INTRODUCTION
In order to be impartial a judge must be independent; personally independent,
that is free of personal pressures and institutionally independent, that is free of
Pressure from the state….[1]
The above statement credited to Lord Phillips epitomizes the notion of the principle of judicial independence, which has gained recognition in democratic societies. The principle underlines the notion that judges should be immune from bias and prejudice in the dispensation of justice.[2] Hence, the independence of the judiciary is one of the hallmarks of Irish constitutionalism.[3]. However, the efficacy of the principle is influenced by certain factors. The most obvious of these factors is the appointment mechanism of Judges in the Irish judiciary.[4] It goes without saying that the appointment system of judges play a dominant role in ensuring an independent judiciary that is free to attend to its functions without any interference from third parties. [5]Moreover, the competence of Judges is hinged on the appointment procedures since individuals with the requisite professional proficiency are [ideally] appointed.
To that end, this essay will specifically focus on (i) the constitutional basis for the independence of the Judiciary and (ii) examine the extent to which the appointment system impact on the independence of judges. My discussion on the issues will focus on the state of the law in Ireland.

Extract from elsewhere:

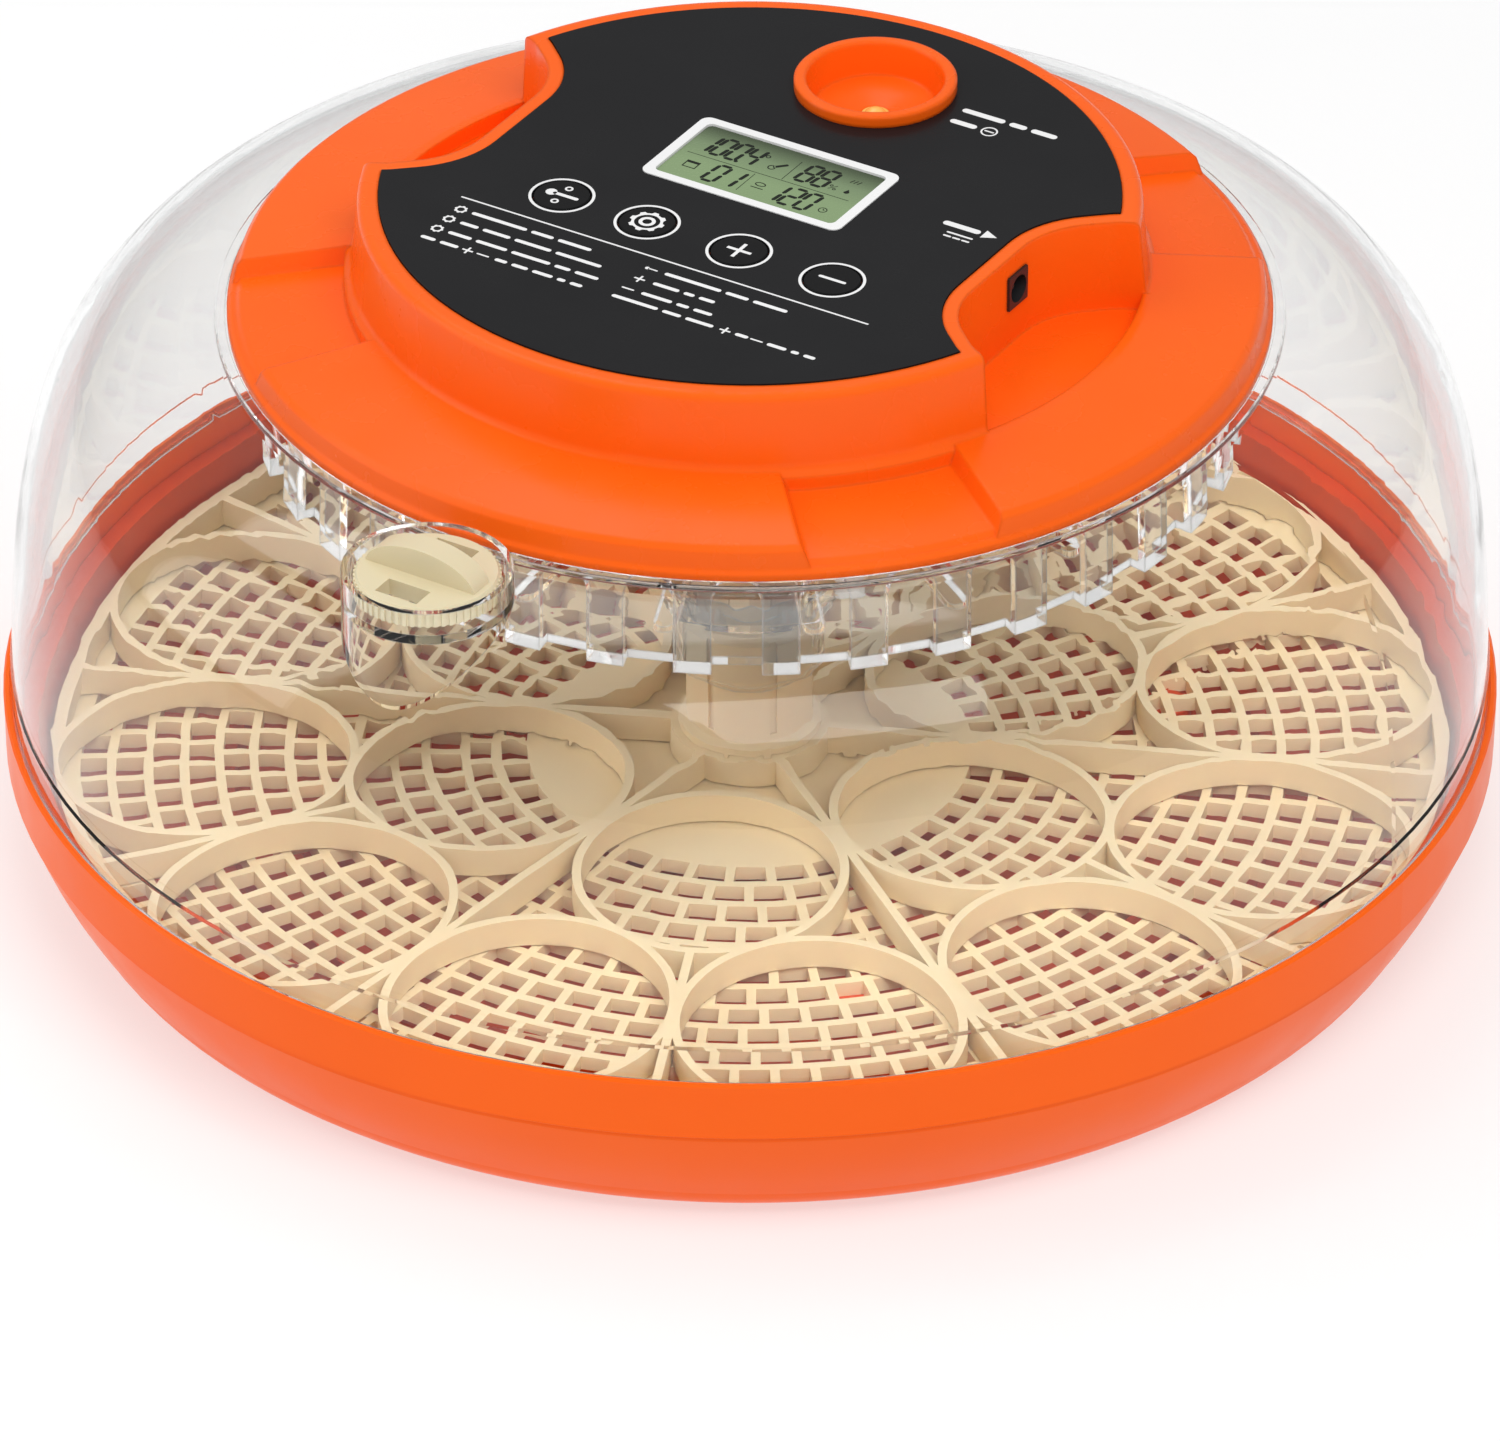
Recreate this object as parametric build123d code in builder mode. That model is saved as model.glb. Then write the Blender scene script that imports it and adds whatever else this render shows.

THE CONSTITUTIONAL AND LEGAL FRAMEWORK FOR JUDICIAL INDEPENDENCE
Meaning of Judicial Independence
Considering its constitutional and historical relevance, it would be forgiven, to assume that the principle of judicial independence is of a precise meaning. On the contrary, it is a nebulous concept. Consequently, different writers ascribe varying meanings to this idea of the independence of the judiciary.[6] Nevertheless, it is apposite to rely on a working definition for the purpose of this essay. Thus, an authoritative approach is to conceptualize the principle of the Independence of the Judiciary, in two parallel limbs, as connoting personal independence and institutional independence.[7] By the same token, Chief Justice Denham pointed out that:
….The concept of judicial independence has two aspects. On the one hand is the independence of the third branch of government – the judiciary. I shall call this institutional independence. On the other hand each judge is independent. I shall call this individual independence….[8]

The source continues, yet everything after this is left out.